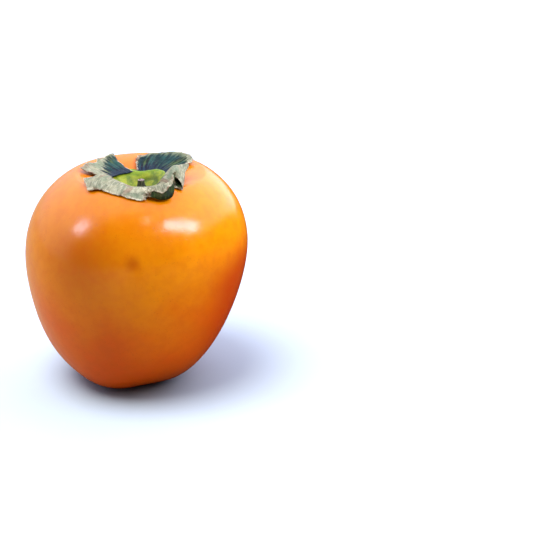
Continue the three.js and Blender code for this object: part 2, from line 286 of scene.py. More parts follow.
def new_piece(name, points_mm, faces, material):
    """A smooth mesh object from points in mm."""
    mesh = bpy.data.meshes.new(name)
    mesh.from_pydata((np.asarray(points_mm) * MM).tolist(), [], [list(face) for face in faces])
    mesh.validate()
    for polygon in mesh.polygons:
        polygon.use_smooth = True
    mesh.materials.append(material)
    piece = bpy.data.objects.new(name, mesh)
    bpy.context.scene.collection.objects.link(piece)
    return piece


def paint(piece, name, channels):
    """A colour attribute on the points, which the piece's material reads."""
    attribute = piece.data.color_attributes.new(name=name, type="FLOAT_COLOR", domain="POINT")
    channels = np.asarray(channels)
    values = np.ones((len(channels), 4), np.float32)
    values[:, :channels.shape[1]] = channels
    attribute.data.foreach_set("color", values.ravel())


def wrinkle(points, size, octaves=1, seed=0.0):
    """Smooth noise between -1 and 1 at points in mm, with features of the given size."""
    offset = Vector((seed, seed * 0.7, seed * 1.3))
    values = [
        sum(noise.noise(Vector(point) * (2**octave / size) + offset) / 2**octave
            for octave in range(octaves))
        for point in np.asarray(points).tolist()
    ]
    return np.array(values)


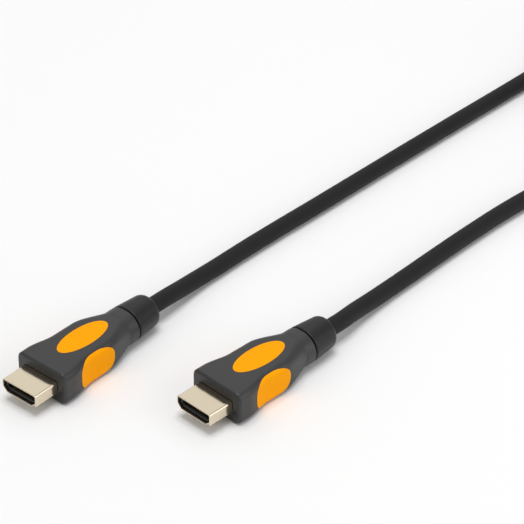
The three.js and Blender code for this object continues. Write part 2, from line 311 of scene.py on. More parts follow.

::::::::::

__Your task__. Supply the count of lines in the entries that contain the word "Blender", and nothing besides.

__Answer to the problem__. 2